What to produce =
Reproduce the data in its entirety, exactly as supplied.

Material =
****

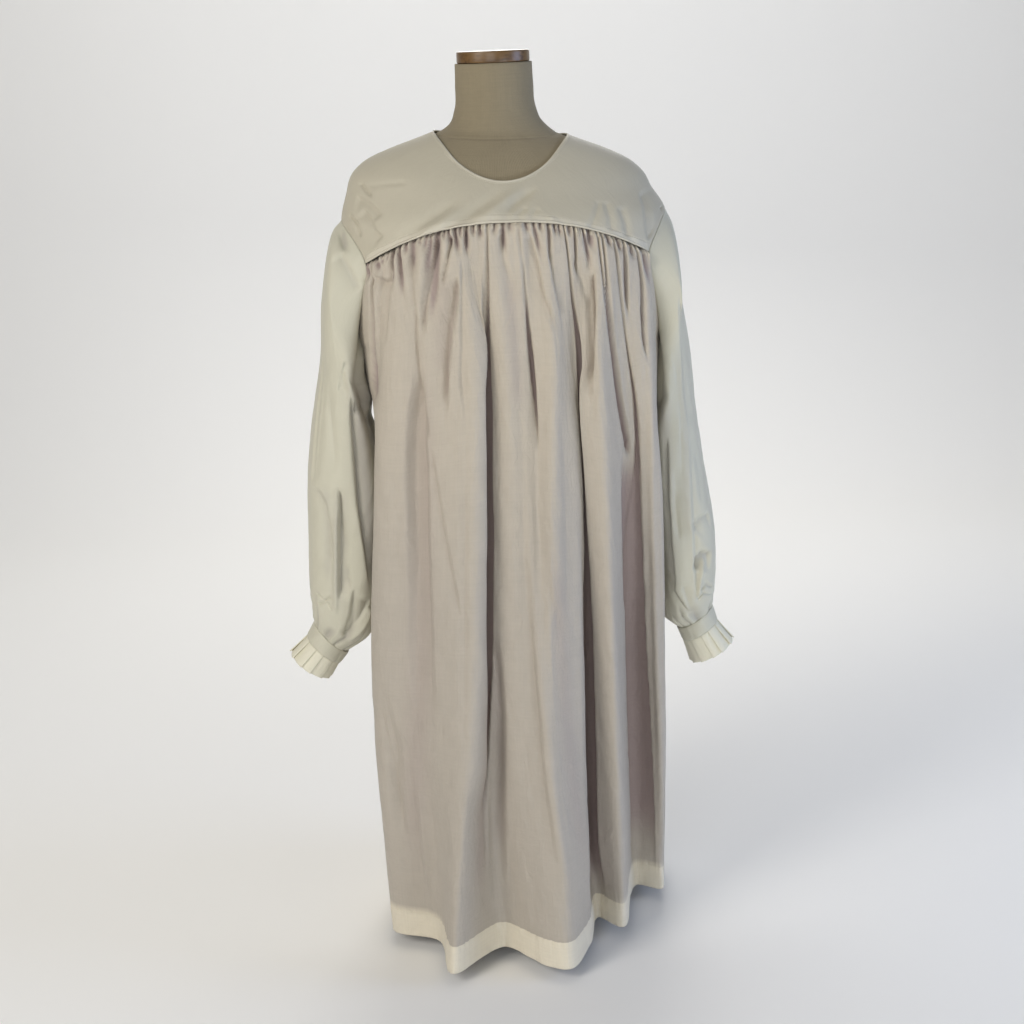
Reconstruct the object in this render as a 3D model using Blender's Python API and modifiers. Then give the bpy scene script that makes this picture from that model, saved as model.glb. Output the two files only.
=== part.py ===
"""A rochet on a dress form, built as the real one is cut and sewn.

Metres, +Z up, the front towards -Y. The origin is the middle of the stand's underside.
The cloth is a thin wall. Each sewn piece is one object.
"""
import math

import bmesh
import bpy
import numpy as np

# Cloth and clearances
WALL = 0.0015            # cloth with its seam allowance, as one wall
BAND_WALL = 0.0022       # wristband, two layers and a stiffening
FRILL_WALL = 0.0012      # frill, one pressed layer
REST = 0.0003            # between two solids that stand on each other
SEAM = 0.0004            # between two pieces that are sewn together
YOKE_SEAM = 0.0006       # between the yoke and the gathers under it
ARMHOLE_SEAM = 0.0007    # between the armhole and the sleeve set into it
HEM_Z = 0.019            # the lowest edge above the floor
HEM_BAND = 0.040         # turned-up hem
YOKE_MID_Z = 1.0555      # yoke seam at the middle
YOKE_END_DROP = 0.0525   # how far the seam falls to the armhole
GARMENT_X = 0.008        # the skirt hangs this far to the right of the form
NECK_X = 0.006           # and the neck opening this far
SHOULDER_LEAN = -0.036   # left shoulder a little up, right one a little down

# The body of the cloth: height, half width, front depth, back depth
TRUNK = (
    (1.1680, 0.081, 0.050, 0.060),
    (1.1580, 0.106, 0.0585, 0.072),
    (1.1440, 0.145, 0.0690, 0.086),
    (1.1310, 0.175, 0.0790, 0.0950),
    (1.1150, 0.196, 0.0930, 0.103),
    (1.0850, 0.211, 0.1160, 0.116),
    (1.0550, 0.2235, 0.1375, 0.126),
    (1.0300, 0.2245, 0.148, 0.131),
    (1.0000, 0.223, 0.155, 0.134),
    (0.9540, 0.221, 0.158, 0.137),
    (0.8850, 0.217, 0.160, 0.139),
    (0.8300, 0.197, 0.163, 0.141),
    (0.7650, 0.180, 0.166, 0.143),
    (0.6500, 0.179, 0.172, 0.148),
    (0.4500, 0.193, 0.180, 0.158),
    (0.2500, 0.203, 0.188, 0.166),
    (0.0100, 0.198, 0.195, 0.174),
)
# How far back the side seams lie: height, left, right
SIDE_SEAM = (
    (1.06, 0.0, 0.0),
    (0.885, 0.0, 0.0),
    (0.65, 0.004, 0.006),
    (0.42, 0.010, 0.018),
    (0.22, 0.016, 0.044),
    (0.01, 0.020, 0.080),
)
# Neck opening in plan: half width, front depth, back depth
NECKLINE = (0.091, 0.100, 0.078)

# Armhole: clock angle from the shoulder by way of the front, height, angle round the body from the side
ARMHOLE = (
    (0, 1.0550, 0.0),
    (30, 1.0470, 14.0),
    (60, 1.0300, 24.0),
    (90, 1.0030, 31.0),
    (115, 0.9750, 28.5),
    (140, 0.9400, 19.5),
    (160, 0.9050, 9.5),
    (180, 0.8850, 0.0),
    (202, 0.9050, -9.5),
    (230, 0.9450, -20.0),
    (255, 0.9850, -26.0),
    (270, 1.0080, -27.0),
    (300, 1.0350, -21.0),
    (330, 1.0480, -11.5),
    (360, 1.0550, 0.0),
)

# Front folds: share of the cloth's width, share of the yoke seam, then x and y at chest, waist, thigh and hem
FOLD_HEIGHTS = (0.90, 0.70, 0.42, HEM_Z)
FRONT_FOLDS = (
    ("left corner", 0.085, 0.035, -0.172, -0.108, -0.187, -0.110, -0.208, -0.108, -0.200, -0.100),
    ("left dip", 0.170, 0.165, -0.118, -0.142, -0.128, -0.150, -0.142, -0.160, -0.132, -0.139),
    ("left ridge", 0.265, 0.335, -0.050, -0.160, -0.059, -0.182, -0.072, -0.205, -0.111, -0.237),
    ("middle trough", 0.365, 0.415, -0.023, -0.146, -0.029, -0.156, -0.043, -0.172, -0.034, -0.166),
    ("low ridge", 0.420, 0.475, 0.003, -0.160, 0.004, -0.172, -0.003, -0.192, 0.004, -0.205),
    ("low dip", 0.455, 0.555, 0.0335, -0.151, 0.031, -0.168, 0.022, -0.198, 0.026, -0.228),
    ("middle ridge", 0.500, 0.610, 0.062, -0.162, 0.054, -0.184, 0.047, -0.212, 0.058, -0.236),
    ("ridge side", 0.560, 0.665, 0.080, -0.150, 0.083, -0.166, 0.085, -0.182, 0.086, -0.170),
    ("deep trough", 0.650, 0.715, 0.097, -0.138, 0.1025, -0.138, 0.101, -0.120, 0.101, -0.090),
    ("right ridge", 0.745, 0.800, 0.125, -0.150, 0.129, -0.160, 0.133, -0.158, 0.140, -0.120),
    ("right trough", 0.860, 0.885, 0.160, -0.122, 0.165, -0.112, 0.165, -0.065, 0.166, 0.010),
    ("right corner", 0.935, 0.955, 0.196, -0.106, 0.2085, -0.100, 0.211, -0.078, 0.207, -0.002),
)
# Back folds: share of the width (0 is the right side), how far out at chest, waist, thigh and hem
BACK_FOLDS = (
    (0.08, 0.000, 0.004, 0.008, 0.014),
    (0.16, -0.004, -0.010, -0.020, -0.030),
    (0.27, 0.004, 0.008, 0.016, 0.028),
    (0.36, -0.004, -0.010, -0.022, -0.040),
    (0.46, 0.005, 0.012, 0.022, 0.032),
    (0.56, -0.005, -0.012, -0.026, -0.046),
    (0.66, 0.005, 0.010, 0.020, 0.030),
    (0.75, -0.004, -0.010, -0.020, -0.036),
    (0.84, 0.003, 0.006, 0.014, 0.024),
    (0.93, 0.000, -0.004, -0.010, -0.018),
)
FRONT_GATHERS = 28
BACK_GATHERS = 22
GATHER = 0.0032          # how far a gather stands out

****

Task output =
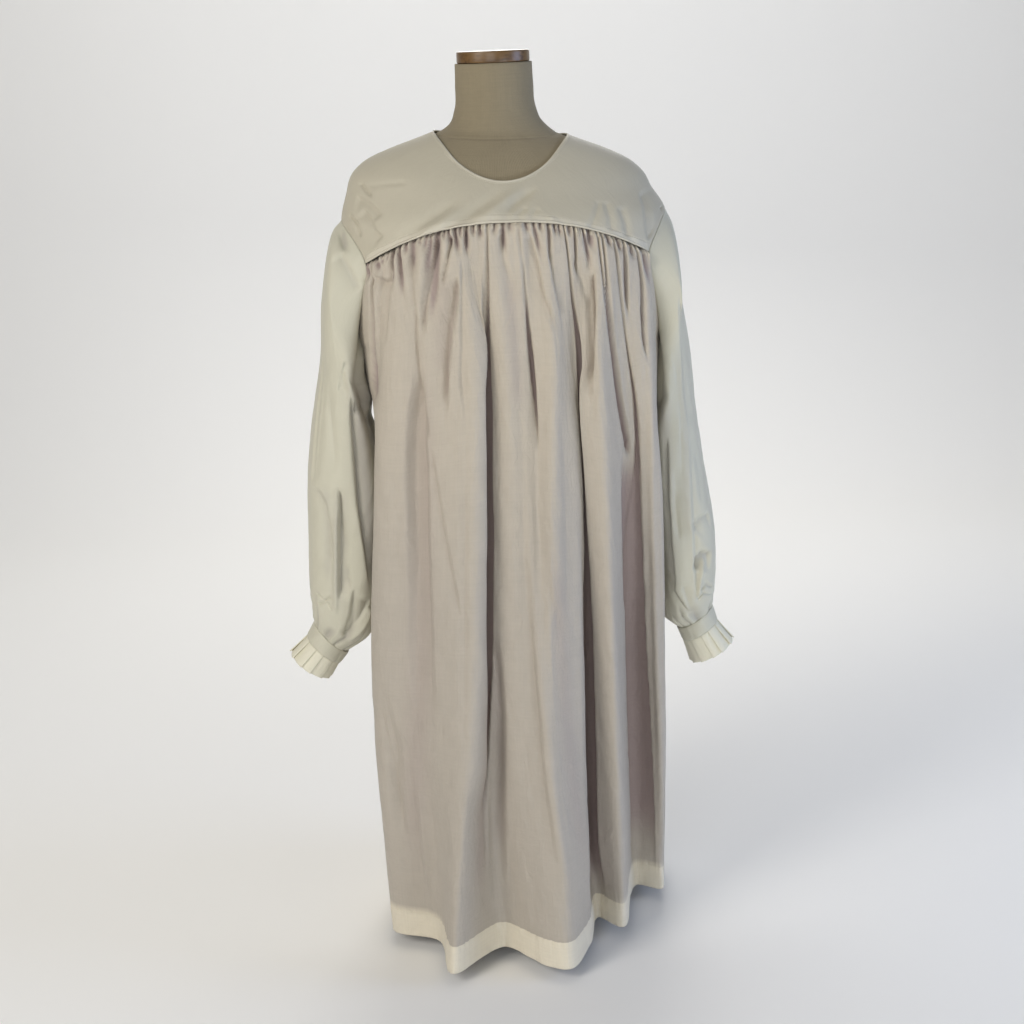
Reconstruct the object in this render as a 3D model using Blender's Python API and modifiers. Then give the bpy scene script that makes this picture from that model, saved as model.glb. Output the two files only.
=== part.py ===
"""A rochet on a dress form, built as the real one is cut and sewn.

Metres, +Z up, the front towards -Y. The origin is the middle of the stand's underside.
The cloth is a thin wall. Each sewn piece is one object.
"""
import math

import bmesh
import bpy
import numpy as np

# Cloth and clearances
WALL = 0.0015            # cloth with its seam allowance, as one wall
BAND_WALL = 0.0022       # wristband, two layers and a stiffening
FRILL_WALL = 0.0012      # frill, one pressed layer
REST = 0.0003            # between two solids that stand on each other
SEAM = 0.0004            # between two pieces that are sewn together
YOKE_SEAM = 0.0006       # between the yoke and the gathers under it
ARMHOLE_SEAM = 0.0007    # between the armhole and the sleeve set into it
HEM_Z = 0.019            # the lowest edge above the floor
HEM_BAND = 0.040         # turned-up hem
YOKE_MID_Z = 1.0555      # yoke seam at the middle
YOKE_END_DROP = 0.0525   # how far the seam falls to the armhole
GARMENT_X = 0.008        # the skirt hangs this far to the right of the form
NECK_X = 0.006           # and the neck opening this far
SHOULDER_LEAN = -0.036   # left shoulder a little up, right one a little down

# The body of the cloth: height, half width, front depth, back depth
TRUNK = (
    (1.1680, 0.081, 0.050, 0.060),
    (1.1580, 0.106, 0.0585, 0.072),
    (1.1440, 0.145, 0.0690, 0.086),
    (1.1310, 0.175, 0.0790, 0.0950),
    (1.1150, 0.196, 0.0930, 0.103),
    (1.0850, 0.211, 0.1160, 0.116),
    (1.0550, 0.2235, 0.1375, 0.126),
    (1.0300, 0.2245, 0.148, 0.131),
    (1.0000, 0.223, 0.155, 0.134),
    (0.9540, 0.221, 0.158, 0.137),
    (0.8850, 0.217, 0.160, 0.139),
    (0.8300, 0.197, 0.163, 0.141),
    (0.7650, 0.180, 0.166, 0.143),
    (0.6500, 0.179, 0.172, 0.148),
    (0.4500, 0.193, 0.180, 0.158),
    (0.2500, 0.203, 0.188, 0.166),
    (0.0100, 0.198, 0.195, 0.174),
)
# How far back the side seams lie: height, left, right
SIDE_SEAM = (
    (1.06, 0.0, 0.0),
    (0.885, 0.0, 0.0),
    (0.65, 0.004, 0.006),
    (0.42, 0.010, 0.018),
    (0.22, 0.016, 0.044),
    (0.01, 0.020, 0.080),
)
# Neck opening in plan: half width, front depth, back depth
NECKLINE = (0.091, 0.100, 0.078)

# Armhole: clock angle from the shoulder by way of the front, height, angle round the body from the side
ARMHOLE = (
    (0, 1.0550, 0.0),
    (30, 1.0470, 14.0),
    (60, 1.0300, 24.0),
    (90, 1.0030, 31.0),
    (115, 0.9750, 28.5),
    (140, 0.9400, 19.5),
    (160, 0.9050, 9.5),
    (180, 0.8850, 0.0),
    (202, 0.9050, -9.5),
    (230, 0.9450, -20.0),
    (255, 0.9850, -26.0),
    (270, 1.0080, -27.0),
    (300, 1.0350, -21.0),
    (330, 1.0480, -11.5),
    (360, 1.0550, 0.0),
)

# Front folds: share of the cloth's width, share of the yoke seam, then x and y at chest, waist, thigh and hem
FOLD_HEIGHTS = (0.90, 0.70, 0.42, HEM_Z)
FRONT_FOLDS = (
    ("left corner", 0.085, 0.035, -0.172, -0.108, -0.187, -0.110, -0.208, -0.108, -0.200, -0.100),
    ("left dip", 0.170, 0.165, -0.118, -0.142, -0.128, -0.150, -0.142, -0.160, -0.132, -0.139),
    ("left ridge", 0.265, 0.335, -0.050, -0.160, -0.059, -0.182, -0.072, -0.205, -0.111, -0.237),
    ("middle trough", 0.365, 0.415, -0.023, -0.146, -0.029, -0.156, -0.043, -0.172, -0.034, -0.166),
    ("low ridge", 0.420, 0.475, 0.003, -0.160, 0.004, -0.172, -0.003, -0.192, 0.004, -0.205),
    ("low dip", 0.455, 0.555, 0.0335, -0.151, 0.031, -0.168, 0.022, -0.198, 0.026, -0.228),
    ("middle ridge", 0.500, 0.610, 0.062, -0.162, 0.054, -0.184, 0.047, -0.212, 0.058, -0.236),
    ("ridge side", 0.560, 0.665, 0.080, -0.150, 0.083, -0.166, 0.085, -0.182, 0.086, -0.170),
    ("deep trough", 0.650, 0.715, 0.097, -0.138, 0.1025, -0.138, 0.101, -0.120, 0.101, -0.090),
    ("right ridge", 0.745, 0.800, 0.125, -0.150, 0.129, -0.160, 0.133, -0.158, 0.140, -0.120),
    ("right trough", 0.860, 0.885, 0.160, -0.122, 0.165, -0.112, 0.165, -0.065, 0.166, 0.010),
    ("right corner", 0.935, 0.955, 0.196, -0.106, 0.2085, -0.100, 0.211, -0.078, 0.207, -0.002),
)
# Back folds: share of the width (0 is the right side), how far out at chest, waist, thigh and hem
BACK_FOLDS = (
    (0.08, 0.000, 0.004, 0.008, 0.014),
    (0.16, -0.004, -0.010, -0.020, -0.030),
    (0.27, 0.004, 0.008, 0.016, 0.028),
    (0.36, -0.004, -0.010, -0.022, -0.040),
    (0.46, 0.005, 0.012, 0.022, 0.032),
    (0.56, -0.005, -0.012, -0.026, -0.046),
    (0.66, 0.005, 0.010, 0.020, 0.030),
    (0.75, -0.004, -0.010, -0.020, -0.036),
    (0.84, 0.003, 0.006, 0.014, 0.024),
    (0.93, 0.000, -0.004, -0.010, -0.018),
)
FRONT_GATHERS = 28
BACK_GATHERS = 22
GATHER = 0.0032          # how far a gather stands out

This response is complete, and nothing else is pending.